I got my eyes on you, Albany!

To the Editor:

As a kid coming up in the Bronx, I was only distantly familiar with the foreign city all the adults were always complaining about. I knew “Albany” was to blame for schools, taxes, the subway, the weather, but since “upstate New York” was New Rochelle and everything further north was Canada, Albany didn’t factor into my personal day-to-day.

That all changed when my sister went to med school at Syracuse. She became the pride and joy of my Costa Rican immigrant family, the first of its members to come to the United States at 7 years old and now the first of its members to be a rockstar.

It was like we were Americans for the first time — not just in law, but by right. All of a sudden, my conception of New York expanded from the city I knew to the entire state it now signified. By the time I went to Stonybrook, “New Yorker” was a statewide distinction. I recognized Albany as central to that identity.

Not to be outdone, I turned my sights to law school — no small irony given my, um, adolescent exploits on Bronx streets. Then I was off to the District of Columbia as a 23-year-old with the same hustle I grew up with. Cocky and self-assured, but unaware that deep down I felt that I had a lot to prove.

Sure enough. Rubbing shoulders with the crazy-elite lawyers in D.C. humbled me. And after calling the nation’s capital home for the last 12 years, I can declare it the privilege of a lifetime to have spent such a formative decade learning from the heavy hitters in America’s imperial city.

They forced me to up my game. It’s the same hustle out here, but a bigger league. (I can’t wait to ball with y’all again.)  

The Bronx raised me. But it was the District that gave me an education, a profession, a cause. Along the way, I met colleagues who became mentors, friends who became family, and even opposing counsel I’d come to idolize as lions of this great profession of officers of the law.

And aside from all that professional growth, I grew emotionally too. I loved New York City, but it didn’t teach compassion and kindness. Those I learned in D.C., from the people who accepted me despite a chip on my shoulder roughly the size of New York State.

Now it’s time to challenge myself again, to do for New York City what Washington did for me. All that sentimentalism is what brings this letter back to Albany.

After daily observing the way Washington, D.C. influences the affairs of a nation, I’ve become so much more cognizant of how Albany influences the affairs of my state.

Am I an American? Absolutely. But catch me internationally and I’m introducing myself as a New Yorker first. I know that, if I want to better my borough, better my city, better the state that opened its arms to my family as “Americans,” my path will someday run through Albany.

Which is good, because I’ve only ever had a blast in Albany. I’m excited to see how the national policies I watched be born over bourbon in Washington will translate upstate, as statewide policies born over rye.
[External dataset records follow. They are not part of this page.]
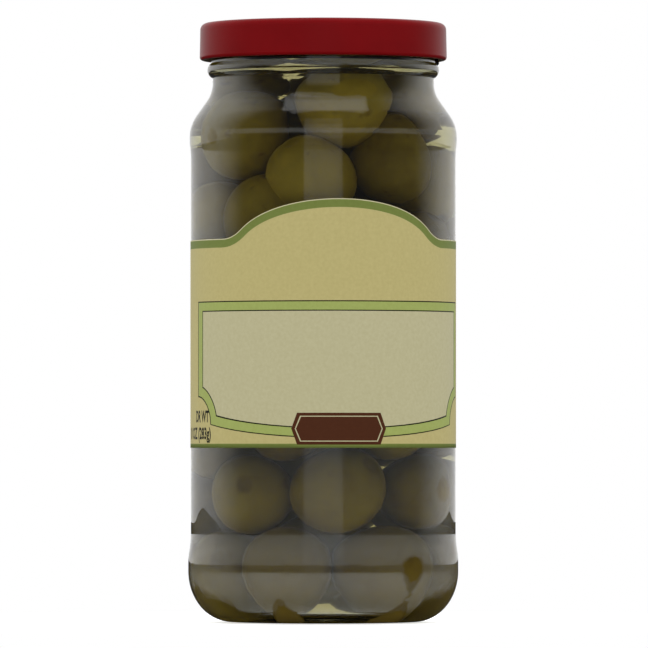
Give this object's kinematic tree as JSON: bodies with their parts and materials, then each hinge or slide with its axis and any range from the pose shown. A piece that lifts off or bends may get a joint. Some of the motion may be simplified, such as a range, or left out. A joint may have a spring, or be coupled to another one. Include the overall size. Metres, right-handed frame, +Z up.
{
  "type": "jar of olives",
  "caption": "Tall round glass food jar of whole green olives in brine, with a red twist-off lid and an arched paper label.",
  "frame": {"origin": "middle of the bearing ring on the table, under the jar's axis", "axes": "+Z up along the jar's axis; -Y out through the middle of the label"},
  "size_m": [0.0722, 0.0722, 0.16],
  "materials": {
    "glass": "clear flint glass, pressed and blown, fire-polished",
    "lid": "drawn tinplate, gloss red lacquer outside, gold lacquer inside",
    "label": "printed paper, satin varnish",
    "contents": "whole green olives in clear pale brine"
  },
  "bodies": {
    "root": {"jar": "glass", "lid": "lid", "label": "label", "contents": "contents"}
  },
  "joints": []
}
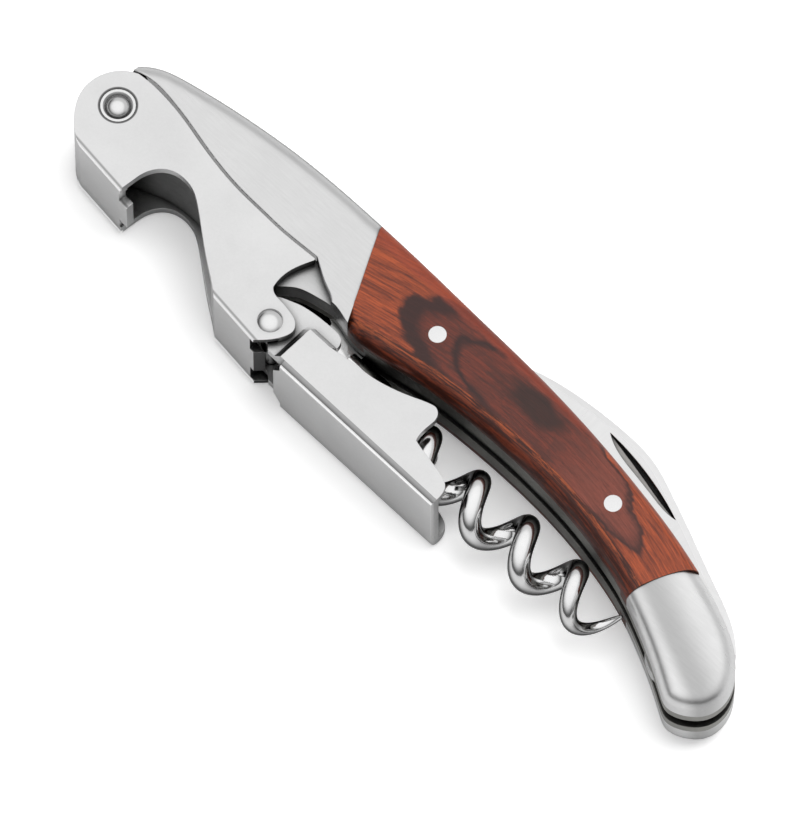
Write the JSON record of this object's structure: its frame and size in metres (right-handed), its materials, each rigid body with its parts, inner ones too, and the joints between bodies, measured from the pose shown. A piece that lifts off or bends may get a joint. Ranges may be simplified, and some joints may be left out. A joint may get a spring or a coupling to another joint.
{
  "type": "waiters corkscrew",
  "caption": "Folding bottle opener: two-step hinged lever with crown-cap mouth, wire worm and foil blade in a wood-scaled steel handle.",
  "frame": {"origin": "centre of the bounding box of the closed tool, on the mid-plane between the two liners", "axes": "+X along the handle from the lever pivot to the butt, +Y towards the back edge where the foil blade folds, +Z through the thickness; the tool lies on its side"},
  "size_m": [0.1193, 0.027, 0.0154],
  "materials": {
    "liner_steel": "dull, slightly dark",
    "spring_steel": "ground",
    "bolster_steel": "satin",
    "lever_steel": "satin",
    "pin_steel": "polished",
    "worm_steel": "polished",
    "blade_steel": "fine satin",
    "red_wood": "dyed laminated wood, sealed"
  },
  "bodies": {
    "handle": {"liner_top": "liner_steel", "liner_bottom": "liner_steel", "scale_top": "red_wood", "scale_bottom": "red_wood", "front_bolster_top": "bolster_steel", "front_bolster_bottom": "bolster_steel", "rear_bolster_top": "bolster_steel", "rear_bolster_bottom": "bolster_steel", "front_spacer": "liner_steel", "back_spring": "spring_steel", "lever_sleeve": "pin_steel", "lever_rivet": "pin_steel", "scale_pins": "pin_steel", "bolster_pins": "pin_steel", "worm_pin": "pin_steel", "blade_pin": "pin_steel"},
    "lever": {"first_lever": "lever_steel", "link_rivet": "pin_steel"},
    "step": {"second_lever": "lever_steel"},
    "screw": {"worm": "worm_steel"},
    "knife": {"foil_blade": "blade_steel"}
  },
  "joints": [
    {"name": "lever_hinge", "type": "hinge", "parent": "handle", "child": "lever", "pos_m": [-0.05471, -0.00212, 0], "axis": [0, 0, -1], "range_deg": [0, 100]},
    {"name": "step_hinge", "type": "hinge", "parent": "lever", "child": "step", "pos_m": [-0.01885, -0.00982, 0], "axis": [0, 0, -1], "range_deg": [0, 38]},
    {"name": "worm_hinge", "type": "hinge", "parent": "handle", "child": "screw", "pos_m": [-0.01375, 0.00042, 0], "axis": [0, 0, -1], "range_deg": [0, 90]},
    {"name": "blade_hinge", "type": "hinge", "parent": "handle", "child": "knife", "pos_m": [0.05075, -0.00258, 0], "axis": [0, 0, -1], "range_deg": [0, 175]}
  ],
  "couplings": [
    {"joint": "worm_hinge", "follows": "lever_hinge", "ratio": 0.9}
  ]
}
That’s for tomorrow. Right now, it’s time to bid adieu to my D.C. family. Y’all, I appreciate the lessons, the tough love, and being called out when I peacocked too proudly.

I’m now equipped with a bravado y’all made me earn, along with a lot more empathy. I can’t wait to bring that swagger back to the Empire State, now that my swagger has a heart.

I conquered the complex civil litigation game, so now I’m changing it up — trying my hand at white-collar crime prosecution as a prosecutor for the Brooklyn D.A.’s office. (Thank you, thank you; you’re far too kind.)

But I got my eyes on you, Albany! Because whatever laws I enforce in my hometown have to be intelligently crafted a bit further up the Hudson, beside those Amtrak tracks.

I was president of the Hispanic Bar Association, treasurer of the D.C. bar, a “top 40 under 40,” a mentor to a ton of law students and young attorneys. I litigated the District’s first CPPA notario fraud case and short-term rental case (creating District case law in the process), I won the nation’s first A.G.-litigated Rule 56 Judgment for a crowdfunding fraud case, I took a doctor’s license away for risking lives by prescribing opiates to cure depression.

You’re not wrong to fault me for a list heavily reliant on the word “I.” But it’s just that my own example is the one I can most immediately cite as being the result of the city around me. If only you could understand where I might’ve ended up if D.C. hadn’t given me a new sense of self.

It was the District — its people, its history, its culture — that deserves the credit for the things I can boast about in a farewell letter I’m publishing in the heart of New York politics. And the only reason I’m coming home is because, as much as I love D.C., there’s only one capital worthy of the dreams I discovered down here.

I’ll always be that kid from the Bronx. But the nation’s capital made me that man from D.C. Now it’s time to come home for Christmas, and for good, back to that New York State of mind.  

I’d say wish me luck, but thanks to you, D.C., I ain’t need it.